Supporting all Swimmers

Anyone can swim, and yet, there is a lingering myth that claims black people cannot. This stereotype exists because, historically, access to the sport has been intentionally made difficult for black people. Access was already difficult or impossible, but when pools were finally integrated, they began being built in expensive member-ship only facilities. Swimming became an elitist, whitewashed sport. 

I have been involved with swimming for my entire life and find it disappointing that anyone would be made to feel that they were not allowed to be a part of the sport. It’s relatively low-cost and teaches you to work alone, as well as with a team.

Beyond the realm of competition, generations of people have been denied the chance to learn potentially lifesaving skills. And according to The USA Swimming Foundation, if parents did not have the opportunity to learn to swim, there is only a 13 percent chance that their child will learn.

This is likely the reason that—between the ages of 5 and 19—black children drown in pools five and a half times more often than white children. Their guardians did not have access to lessons; therefore, more children do not learn, and may not even know they have the option, and the cycle continues.   

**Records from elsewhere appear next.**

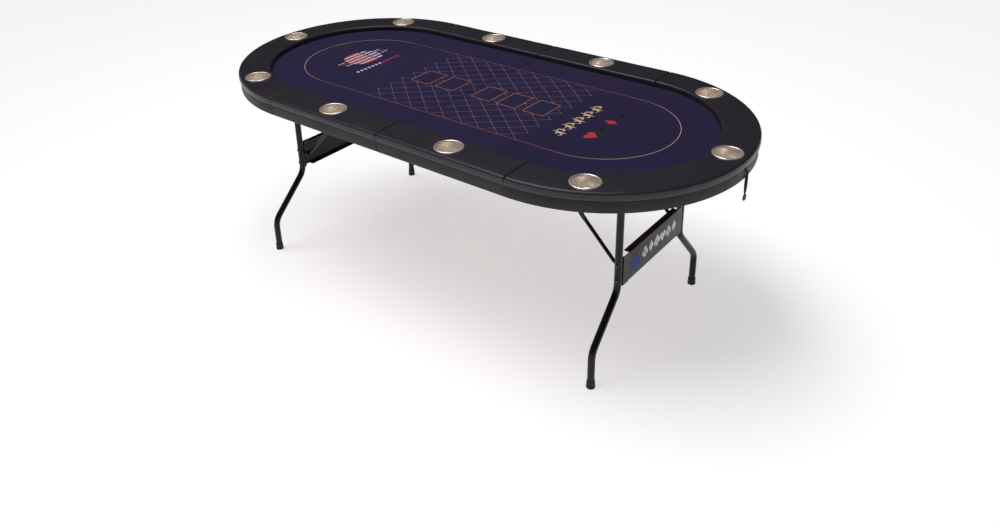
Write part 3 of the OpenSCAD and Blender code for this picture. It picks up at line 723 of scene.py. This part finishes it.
# ---- Hardware under the top: painted steel hinge leaves, links, joining plates and leg brackets, with zinc
# pins and wood screws.
black_plate = finish("black_plate", linear(18, 18, 20), linear(26, 26, 28), 0.36, 0.52, 1100, 0.10,
                     worn=linear(70, 69, 68), Specular_IOR_Level=0.4)
zinc = finish("zinc_steel", linear(150, 150, 152), linear(186, 185, 182), 0.28, 0.46, 1300, 0.06, metal=1.0,
              drift=40)
for side in SIDES:
    coat(black_plate, f"{side}_joining_plates", f"{side}_hinge_leaves", f"{side}_leg_brackets")
    coat(zinc, f"{side}_pivot_pins", f"{side}_screws")
coat(black_plate, "centre_hinge_links")
coat(zinc, "centre_hinge_pins")

# ---- Legs: round steel tube, bent outwards and straight again above the foot, with glossy black paint.
# Each leg turns on the pin of its bracket.
leg_paint = finish("leg_paint", linear(9, 9, 11), linear(15, 15, 17), 0.27, 0.38, 1000, 0.04,
                   worn=linear(34, 34, 36), Specular_IOR_Level=0.26)
LEG_X = {"left": 0.755, "right": 0.760}
LEG_TOP_Y = {"left": 0.245, "right": 0.220}
FOOT_Y = {"left": 0.417, "right": 0.371}
TUBE_R = 0.0125
BEND_R = 0.070
BEND_HIGH = 0.300
BEND_LOW = 0.136
LEG_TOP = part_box("right_leg_tubes")[1].z
PIVOT_Z = LEG_TOP - 0.008


def tube(name, line, radius):
    """A round bar or tube along a line of points, as a mesh."""
    curve = bpy.data.curves.new(name, "CURVE")
    curve.dimensions = "3D"
    curve.bevel_depth = radius
    curve.bevel_resolution = 10
    curve.use_fill_caps = True
    run = curve.splines.new("POLY")
    run.points.add(len(line) - 1)
    for point, spot in zip(run.points, line):
        point.co = (*spot, 1)
    obj = bpy.data.objects.new(name, curve)
    bpy.context.collection.objects.link(obj)
    pick(obj)
    bpy.ops.object.convert(target="MESH")
    return bpy.context.object


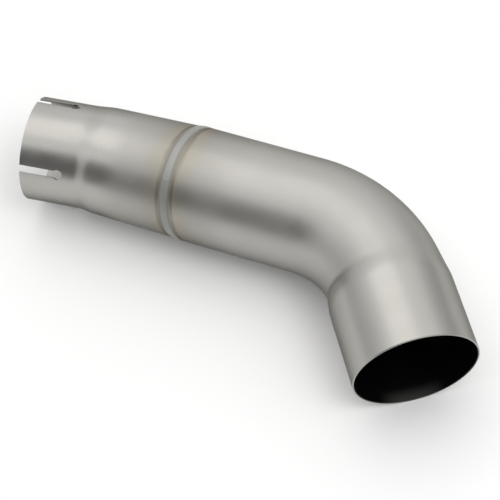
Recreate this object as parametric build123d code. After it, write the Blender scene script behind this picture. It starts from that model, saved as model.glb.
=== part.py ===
from build123d import *
from math import cos, radians, sin, tan
import os

# Exhaust link pipe in thin titanium tube
# It carries the gas of a motorbike from its header to the silencer. A slotted sleeve slips over the
# header and is clamped there, a shoulder and a long cone open it to the tube's diameter, and one weld
# bead joins it to the bent tube, whose mouth is opened once more as a socket for the next pipe.
# Frame: millimetres, origin at the centre of the inlet mouth, +X along the sleeve into the pipe,
# the bend in the XY plane and towards -Y, +Z up. The pipe lies on its side, as it comes to rest.

# Driving sizes of the tube
tube_outer_diameter = 65.0
wall = 1.0
straight_length = 67.0
bend_radius = 66.5
bend_angle = 56.2

# Driving sizes of the inlet
sleeve_outer_diameter = 59.0
sleeve_length = 32.0
shoulder_length = 7.5
shoulder_rise = 1.1
shoulder_angle = 4.8
cone_length = 55.0
cone_end_inset = 0.2

# Driving sizes of the clamping slots, keyholes spaced evenly round the sleeve
slot_count = 4
slot_width = 4.4
slot_hole_diameter = 6.0
slot_hole_distance = 22.0
first_slot_angle = 60.0

# Driving sizes of the weld
# The tubes meet at a slight angle on a seam that leans off the square section: forwards on the outside
# of the bend and backwards on the top.
weld_angle = 1.5
weld_width = 5.4
weld_rise = 0.3
weld_lean_side = 7.1
weld_lean_top = -11.4

# Driving sizes of the outlet socket
socket_clearance = 0.5
flare_length = 7.0
socket_length = 45.0
rim_break = 0.3

# Sizes that follow
tube_radius = tube_outer_diameter / 2
sleeve_radius = sleeve_outer_diameter / 2
cone_start_radius = sleeve_radius + shoulder_rise
cone_end_radius = tube_radius - cone_end_inset
cone_slope = (cone_end_radius - cone_start_radius) / cone_length
socket_radius = tube_radius + socket_clearance + wall
shoulder_section_count = 4
flare_section_count = 4
bead_section_count = 5
seam_reach = tube_radius * (abs(tan(radians(weld_lean_side))) + abs(tan(radians(weld_lean_top)))) + weld_width


class Place:
    """A point of the centreline in the bend plane, with its heading in degrees towards -Y."""

    def __init__(self, x, y, heading):
        self.x = x
        self.y = y
        self.heading = heading

    def across(self):
        """Section plane, with its normal along the travel."""
        along = (cos(radians(self.heading)), -sin(radians(self.heading)), 0)
        return Plane(origin=(self.x, self.y, 0), x_dir=(0, 0, 1), z_dir=along)

    def after(self, length, turn=0.0):
        """Place reached by a run of this length that turns by this angle."""
        start = radians(self.heading)
        if turn == 0:
            return Place(self.x + length * cos(start), self.y - length * sin(start), self.heading)
        radius = length / radians(turn)
        end = start + radians(turn)
        return Place(
            self.x + radius * (sin(end) - sin(start)),
            self.y + radius * (cos(end) - cos(start)),
            self.heading + turn,
        )

    def turned(self, turn):
        """The same point with its heading changed by this angle."""
        return Place(self.x, self.y, self.heading + turn)


# Places along the centreline
mouth = Place(0, 0, 0)
shoulder_start = mouth.after(sleeve_length)
cone_start = shoulder_start.after(shoulder_length, shoulder_angle)
weld_place = cone_start.after(cone_length)
tube_start = weld_place.turned(weld_angle)
bend_start = tube_start.after(straight_length)
bend_end = bend_start.after(bend_radius * radians(bend_angle), bend_angle)
outlet = bend_end.after(flare_length + socket_length)


def level_step(share):
    """Rise from 0 to 1 that starts and ends level."""
    return share * share * (3 - 2 * share)


def easing_step(share):
    """Rise from 0 to 1 that starts with a crease and ends level."""
    return share * (2 - share)


def straight_run(place, length, radius):
    """Round bar along the travel."""
    return extrude(place.across() * Circle(radius), amount=length)


def bent_run(place, turn, centreline_radius, radius):
    """Round bar along an arc of the bend plane."""
    heading = radians(place.heading)
    centre = (place.x - centreline_radius * sin(heading), place.y - centreline_radius * cos(heading), 0)
    return revolve(place.across() * Circle(radius), axis=Axis(centre, (0, 0, -1)), revolution_arc=turn)


def swelling_sections(place, length, turn, radius_from, radius_to, step, count):
    """Round sections of a run that may turn gently and changes its radius on the way."""
    sections = []
    for index in range(count):
        share = index / (count - 1)
        radius = radius_from + (radius_to - radius_from) * step(share)
        sections.append(place.after(length * share, turn * share).across() * Circle(radius))
    return sections


def sleeve_bar(grow):
    """Straight sleeve and soft shoulder as a bar, each radius changed by grow."""
    low = sleeve_radius + grow
    high = cone_start_radius + grow
    sections = swelling_sections(
        shoulder_start, shoulder_length, shoulder_angle, low, high, level_step, shoulder_section_count
    )
    return straight_run(mouth, sleeve_length, low) + loft(sections)


def cone_bar(grow):
    """The long cone as a bar, carried on past the seam."""
    length = cone_length + seam_reach
    start_radius = cone_start_radius + grow
    end_radius = start_radius + cone_slope * length
    standing = (Align.CENTER, Align.CENTER, Align.MIN)
    return cone_start.across() * Cone(start_radius, end_radius, length, align=standing)


def straight_bar(grow):
    """Straight tube as a bar, begun before the seam."""
    return straight_run(tube_start.after(-seam_reach), seam_reach + straight_length, tube_radius + grow)


def socket_bar(grow):
    """Flare and outlet socket as a bar."""
    tube = tube_radius + grow
    socket = socket_radius + grow
    sections = swelling_sections(bend_end, flare_length, 0, tube, socket, easing_step, flare_section_count)
    return loft(sections, ruled=True) + straight_run(bend_end.after(flare_length), socket_length, socket)


def tube_bar(grow):
    """Straight tube, bend, flare and socket as one bar."""
    bend = bent_run(bend_start, bend_angle, bend_radius, tube_radius + grow)
    return straight_bar(grow) + bend + socket_bar(grow)


def seam_plane(offset):
    """Leaning plane across the pipe at the weld, moved along its normal."""
    section = weld_place.across()
    left = Vector(0, 0, 1).cross(section.z_dir)
    lean = left * tan(radians(weld_lean_side)) + Vector(0, 0, 1) * tan(radians(weld_lean_top))
    normal = section.z_dir - lean
    return Plane(origin=section.origin, x_dir=left.cross(normal), z_dir=normal).offset(offset)


def seam_section(share, grow):
    """Section at this share of the bead's half width: the cone's before the seam, the tube's from it on."""
    bar = cone_bar(grow) if share < 0 else straight_bar(grow)
    return section(bar, section_by=seam_plane(share * weld_width / 2))


def slot_cutter():
    """Keyholes: a slit from the mouth that ends in a round hole, repeated round the sleeve."""
    reach = sleeve_radius + wall
    slit = Plane.XY * Pos(slot_hole_distance / 2, 0) * Rectangle(slot_hole_distance, slot_width)
    hole = Plane.XY * Pos(slot_hole_distance, 0) * Circle(slot_hole_diameter / 2)
    keyhole = extrude(slit + hole, amount=reach)
    pitch = 360 / slot_count
    return [Rot(first_slot_angle - 90 + pitch * index, 0, 0) * keyhole for index in range(slot_count)]


def inlet_sleeve():
    """Slotted sleeve, shoulder and cone up to the weld."""
    pipe = (sleeve_bar(0) + cone_bar(0)) - (sleeve_bar(-wall) + cone_bar(-wall))
    pipe = split(pipe, bisect_by=seam_plane(-weld_width / 2), keep=Keep.BOTTOM)
    return pipe - slot_cutter()


def weld_bead():
    """Ring of weld metal between the two pieces, flush at its toes and crowned between them."""
    sections = []
    for index in range(bead_section_count):
        share = 2 * index / (bead_section_count - 1) - 1
        sections.append(seam_section(share, weld_rise * (1 - share * share)))
    roots = [seam_section(-1, -wall), seam_section(1, -wall)]
    return loft(sections, ruled=True) - loft(roots)


def bend_tube():
    """Straight tube, bend, flare and outlet socket in one piece."""
    pipe = split(tube_bar(0) - tube_bar(-wall), bisect_by=seam_plane(weld_width / 2), keep=Keep.TOP)
    rim = pipe.edges().filter_by(GeomType.CIRCLE).filter_by(
        lambda edge: (edge.arc_center - outlet.across().origin).length < rim_break
    )
    return chamfer(rim.sort_by(SortBy.RADIUS)[-1], length=rim_break)


os.makedirs("parts", exist_ok=True)
export_step(inlet_sleeve(), "parts/inlet_sleeve.step")
export_step(weld_bead(), "parts/weld_bead.step")
export_step(bend_tube(), "parts/bend_tube.step")
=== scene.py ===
"""Looks of the exhaust link pipe.

A thin bead-blasted titanium pipe lies on its side on a white studio floor. Its slotted inlet sleeve, its
weld and its bent tube each start as one ring of points that is drawn along the centreline. The sheet pieces
are then given their wall, their slots and their broken edges.
"""

import logging
import math
from contextlib import contextmanager
from dataclasses import dataclass, field
from enum import Enum
from typing import Iterator, Sequence

import bpy
from bpy.types import NodeSocket
from mathutils import Matrix, Vector


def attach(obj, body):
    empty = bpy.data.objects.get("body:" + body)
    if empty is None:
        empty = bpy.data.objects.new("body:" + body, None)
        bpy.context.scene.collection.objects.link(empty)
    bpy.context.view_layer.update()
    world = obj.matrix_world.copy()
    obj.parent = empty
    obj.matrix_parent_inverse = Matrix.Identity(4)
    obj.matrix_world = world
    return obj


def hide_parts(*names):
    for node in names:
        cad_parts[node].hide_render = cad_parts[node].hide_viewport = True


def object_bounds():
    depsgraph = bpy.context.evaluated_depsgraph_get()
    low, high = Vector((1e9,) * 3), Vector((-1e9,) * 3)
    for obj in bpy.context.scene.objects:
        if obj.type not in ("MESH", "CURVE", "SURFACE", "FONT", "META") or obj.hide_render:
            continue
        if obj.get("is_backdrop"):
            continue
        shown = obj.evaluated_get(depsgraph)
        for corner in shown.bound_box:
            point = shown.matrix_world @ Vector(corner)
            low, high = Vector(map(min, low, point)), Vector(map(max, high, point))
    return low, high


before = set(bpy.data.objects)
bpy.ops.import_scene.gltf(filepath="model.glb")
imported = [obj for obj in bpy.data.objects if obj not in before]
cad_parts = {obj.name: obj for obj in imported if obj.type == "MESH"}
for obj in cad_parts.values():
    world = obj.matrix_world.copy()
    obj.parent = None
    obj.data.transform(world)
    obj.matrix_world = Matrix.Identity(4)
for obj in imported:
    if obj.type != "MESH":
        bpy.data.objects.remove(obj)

log = logging.getLogger("link_pipe")

Pair = tuple[float, float]
Triple = tuple[float, float, float]
Colour = tuple[float, float, float, float]

MM = 0.001
BODY = "root"

# Angles between two faces, in degrees
# An edge is broken from the first on, and shaded smooth up to the second.
SHARP_FROM = 50.0
SMOOTH_UP_TO = 32.0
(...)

Black Kids Swim aims to dispel these myths and break down these stereotypes. Their goal is to increase the access that black children have to learning swim techniques. However, they take it a step further than basic knowledge. Black Kids Swim wants black children to attack the water and become serious competition.


Photo: Naji Ali/Miguel Melendez

Representation matters so their website focuses on the positive and promotes the accomplishments of many young black swimmers. They offer scholarships, hold essay contests, and offer resources to families with experienced swimmers and those who are just getting started.

When you make a gift to this organization, your donation goes towards motivational content, special events, scholarships and essay contests, educational materials, and advocacy. You have the option to direct your gift to the program you believe in most and their website answers any questions you may have about current programs and giving.

In their words, “Black Kids Swim creates content to make the sport of competitive swimming exciting and inciting for Black children. We are smashing negative stereotypes, combating a legacy of fear and exclusion, promoting African American role models, and opening doors of access to swim training. We are making swimming cool for Black children.”

As someone who thinks swimming is very cool, this is a mission to which I feel connected. As someone who lives in Minnesota, surrounded by water, I know this mission is important and can save lives. I do not have children of my own, but if I did, I would feel privileged to teach them how to swim. I hope that one day all children have that opportunity.